Aquí puedes escuchar a Jonathan con su columna Parteaguas
Hay tres guerras simultáneas. Que inicia el combate, que no, que se acaba. El mundo se revuelve. ¿Si los demás deben nadar en la ansiedad, ustedes pueden correr a la selva?
Muchos vieron su destino en Tulum, desde hace tiempo. Un pueblo maya flanqueado por árboles de un lado y un mar turquesa del otro, que ahora colecciona opciones para quien pretende desentenderse de los adictos al estrés.
Por aquí, una privada de 42 residencias con club de playa, llamada La Reserva.

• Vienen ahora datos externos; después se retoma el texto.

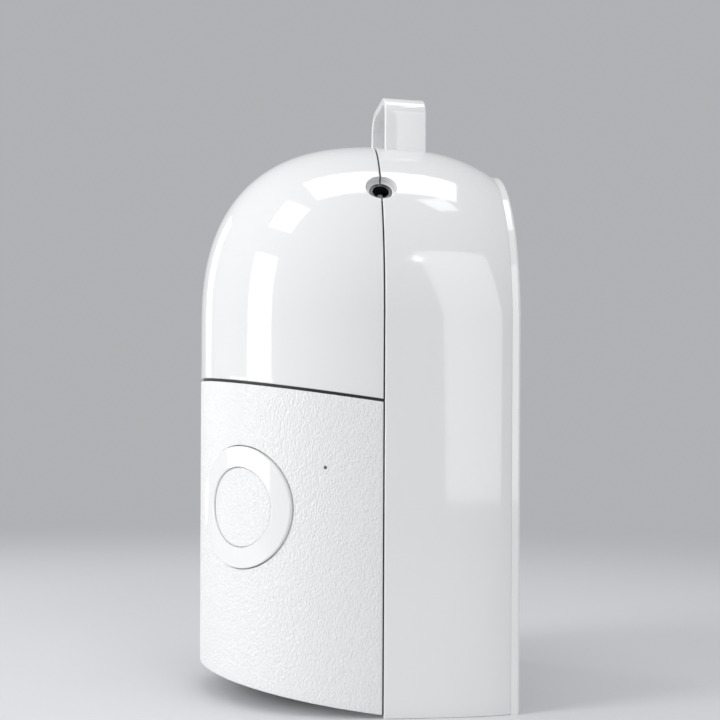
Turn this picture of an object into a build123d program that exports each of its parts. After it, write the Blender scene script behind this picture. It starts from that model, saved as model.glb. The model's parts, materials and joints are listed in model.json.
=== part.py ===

Por allá otra que se llama Los Árboles y otra cuyos promotores fueron al punto y la llamaron Jungle Park Residences en donde venden casas de unos 7 millones de pesos.
No son opciones para quienes quieren, sino para los que pueden pagar el precio de refugiarse entre caobas y flamboyanes de más de 20 metros de altura.
Si bien arquitectónicamente atractivas, esas propuestas son todavía inmobiliarias. En lo esencial no están muy lejos de lo que ofrece un buen departamento de 120 metros cuadrados en la Condesa. Con la clara diferencia de ver por la ventana una familia de coatíes, en lugar del letrero del acceso al Walmart Express.
Pero parece surgir un movimiento, quizás convocado por los más arriesgados.
Puede conformar un mercado de pudientes cuarentones que cargan con su bicicleta igual al cerro del Ajusco que al de Chipinque y que en sus sueños, ellas y ellos llevan su escritorio al lado de donde están las boscosas veredas útiles para rodar rápidamente montaña abajo, para hacer un downhill. Es un mercado desestructurado, sin orden.
Están “en la búsqueda de suelo” o en “soil searching”, un término que hace unos seis años acuñó a manera de eslogan una popular marca de sofisticadas bicicletas de montaña llamada Specialized, en ánimo de aprovechar la tendencia.
¿Sus clientes están más conscientes de que algo anda mal con el tipo de economía que perseguimos? ¿Para qué trabaja la gente? ¿Qué quiere comprar? ¿Con qué finalidad?
A algunos les atrae la idea de la aventura que ofrecen caminos silenciosos, pero cargados de piedras y obstáculos imprevistos, para escapar mentalmente de la agenda del presidente Donald Trump, o la de políticos locales. ¿Pero ya otra cosa es aislarse permanentemente, no? ¿Es posible hacerlo cómodamente? ¿Combinar los dos mundos?
La tecnología lo permite para quien pueda pagar. Agua de pozo o de lluvia; un biodigestor para la inmundicia; energía solar almacenada en baterías; conexión a internet mediante una antena de Starlink. Todo, por alrededor de 500 mil pesos, en una casa para dos o tres.
No es un arribo prístino a la selva, pero vamos, uno no puede volver a nacer.
¿Pero qué casa, en dónde? Conocí recientemente a Juan Enrique Fiorenzano, arquitecto, chilango como el que escribe esto.
Gusta de diseñar habitaciones ligeras de influencia japonesa, hechas con madera, vidrio y luz, forradas de interiores de fibras que salen de las plantas. Él defiende un ethos, una creencia:
Que la arquitectura debe tener un bajo impacto, arriesgarse a “lo imposible sin destruir lo irremplazable”. Su obra, dice él, rechaza el protagonismo que pertenece a la naturaleza y aspira a enmarcar la belleza del mundo. “Por eso construimos menos”. Porque, agrega, el desarrollo no es el enemigo. “La ignorancia lo es”.
Buena parte de la arquitectura reciente del grupo hotelero Habita –propietario de marcas como Condesa DF o La Purificadora– salió de su cabeza, como líder del área. Su proyecto personal se llama Yukateka Studio. Fiorenzano representa una opción de casa.
¿En dónde ponerla? Puede haber varios lugares. Conocí uno cerca de Chichén Itzá llamado Entreselvas, que me presentaron como el “primer” club residencial privado de aventura en México.
Me llamó la atención su dimensión de cientos de hectáreas, comunicadas por planos “caminos blancos” de piedra caliza en donde la infraestructura aparece sin irrumpir como parte del entorno cuya joya es un gran cenote. Eso estuvo bien. Pero hubo otro momento.
Comprendí lo que los miembros del club persiguen cuando llegué a un muelle de unos 50 metros de largo que lleva al centro de lo que parece un lago natural hundido entre enormes rocas que lo enmarcan. Es casi redondo, de unos 300 metros de diámetro, con agua cubierta de hojas verdes, una suerte de rejoyada. Ahí, casi en soledad, no escuché más que pájaros.
En esa propuesta más densa de naturaleza, parece haber un dulce para un mercado en formación: el de quienes quieren y pueden escapar a la Selva ante el ruido de un revoltijo global.